First, the relevant rule refers to inquiries undertaken to ascertain ‘the person entitled’ to the gift. An application for an order in the nature of cy-près, however, is not an inquiry to ascertain who is presently entitled to a gift. Rather, such an order is only available where no person is entitled to the gift, that gift having failed, and the Court is able to exercise an extraordinary jurisdiction to enable the gift to be distributed to a charity rather than fall by way of an intestacy, or bona vacantia. By the very nature of an application for cy-près, the plaintiff seeks to establish that there is no person entitled to the gift. In this case, the plaintiff was invited to make submissions as to whether it was entitled to the gift as a matter of the proper construction of the will, rather than by way of cy-près, and declined to do so. In my view, r 63.21 does not apply to applications for an order by way of cy-près.

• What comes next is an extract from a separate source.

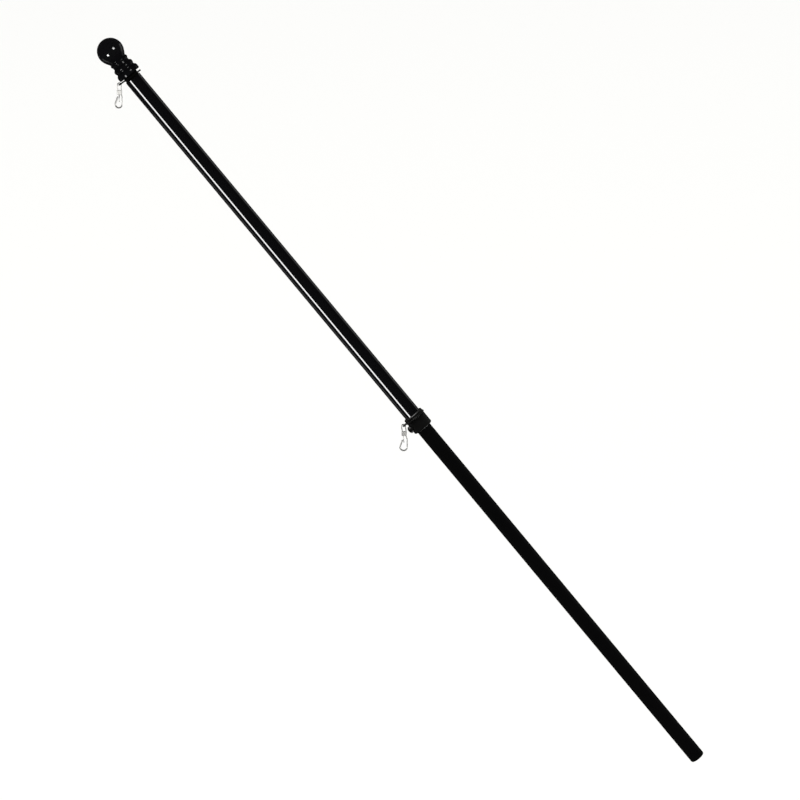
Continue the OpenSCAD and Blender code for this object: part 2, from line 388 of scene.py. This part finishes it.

Secondly, although the plaintiff referred to the passage in Dal Pont where it was said that the ‘chief inquiry’ in ordering otherwise was the testatrix’s intention, no submissions were made to support the notion that the testatrix evinced an intention that the costs of any inquiry were to be borne by the gift. The gift in this case is of the residuary estate. In circumstances where the defendant has unsuccessfully sought to receive the benefit of that gift, and where the will provided for what was to happen if the gift were to fail, I cannot see how the testatrix evinced an intention that the gift should be reduced by the unsuccessful plaintiff’s costs.
Finally, although Dal Pont states that the ‘chief inquiry’ is the testatrix’s intention, I can see nothing in the words of the rule that limit what may be relevant to the Court’s discretion to order otherwise. I consider the amount expended in the ‘inquiry’, and whether that amount is proportionate to the right to be established, a relevant consideration as to whether the Court should order otherwise. The plaintiff’s costs, being $12,353.20, amount to nearly a third of the $38,186.07 remaining in the estate. That amount is excessive, especially in circumstances where the estate is so small. Accordingly, I am disposed to order otherwise, and dismiss the plaintiff’s application for costs.
In this matter, I order:
1.The second and third defendants as trustees of the estate of Alice Hall deceased be authorised to distribute the gift of the undistributed income and capital under c l4(b) of the deceased’s will dated 14 October 1981 to the estate of Rex James Bell, or the beneficiaries thereof.
2. The plaintiff bear its own costs of and incidental to the proceeding.
3. The proceeding be otherwise dismissed.